Hitman079 wrote:does anyone have any feedback/suggestions/ comments for me?
I must admit I haven't read very much of your story yet, just the first two chapters, but I'll give you a few pointers that might or might not be helpful anyway.
Use words that fit, arrows don't "materialize", especially not when the archers are mentioned 2 sentences later.
Don't be afraid of strong verbs, "to slink" goes "slink, slunk, slunk"
Also don't be afraid of gender pronouns, one applicant is not "their". 'His' or 'her' will do fine, just decide which sex you want your victim to be.
I think it's usually bad form to use the protagonists name too often, especially if noone else has been mentioned between two uses, if he does one thing in one sentence and then something happens to him in the next, use 'he', it's not a dirty word, after a few "hes" you can use his name again, though, because too many "hes" is bad form as well, it's mostly about balancing things out.

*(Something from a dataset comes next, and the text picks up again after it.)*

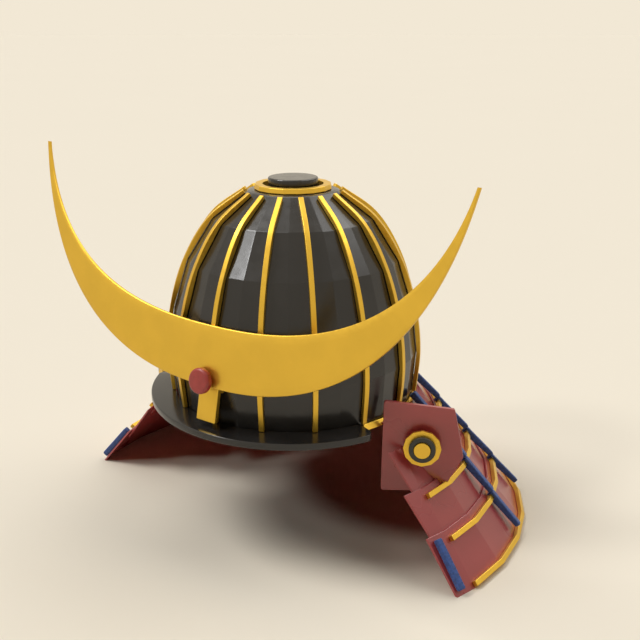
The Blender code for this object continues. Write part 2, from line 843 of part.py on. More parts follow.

Check your grammatical constructions again, "but now also increased was the danger of...", is correct, but contrasts too starkly with the language you used before.
In a hectic situation, fast sentences do the best job of conveying the right feeling. "To his horror, he could smell copper- which only meant he had slipped on the newly-made corpse's blood." is already somewhat too long imo, "Horrified, he could smell something like copper - he had slipped in the fresh corpse's blood." says exactly the same thing but you save yourself half a sentence of whichs and means, which add nothing to the plot or the mood.
The last point holds for practically everything, see if you can find any pronouns, conjunctions, disjunctions and in general words that only have a grammatical meaning that aren't absolutely necessary, and rewrite the sentence without them. They make for tedious reading.
Here's one example: "Silas was surprised, not by the threat on his life itself, but the simple presence of the weapon." Leave out 'itself', it doesn't add anything to the sentence, also, I think it's "threat against" and I would add a "by" in the last part since it's a separate subordinate clause and not grammatically dependent on "not by ... life itself".
Sure, this is only a small example but they tend to add up, so the fewer of them the better.
So: "Silas was surprised, not by the threat against his life, but by the simple presence of the weapon."
It's just a small change, but I feel that it's slightly easier to read. Multiply a slight improvement by 10000 sentences in a relatively short story and you end up with quite a lot. In literature, the details really DO matter.
I've read a quote that goes along the lines of "a long book is usually long because the author didn't have the time to make it short". It might be something to take to heart.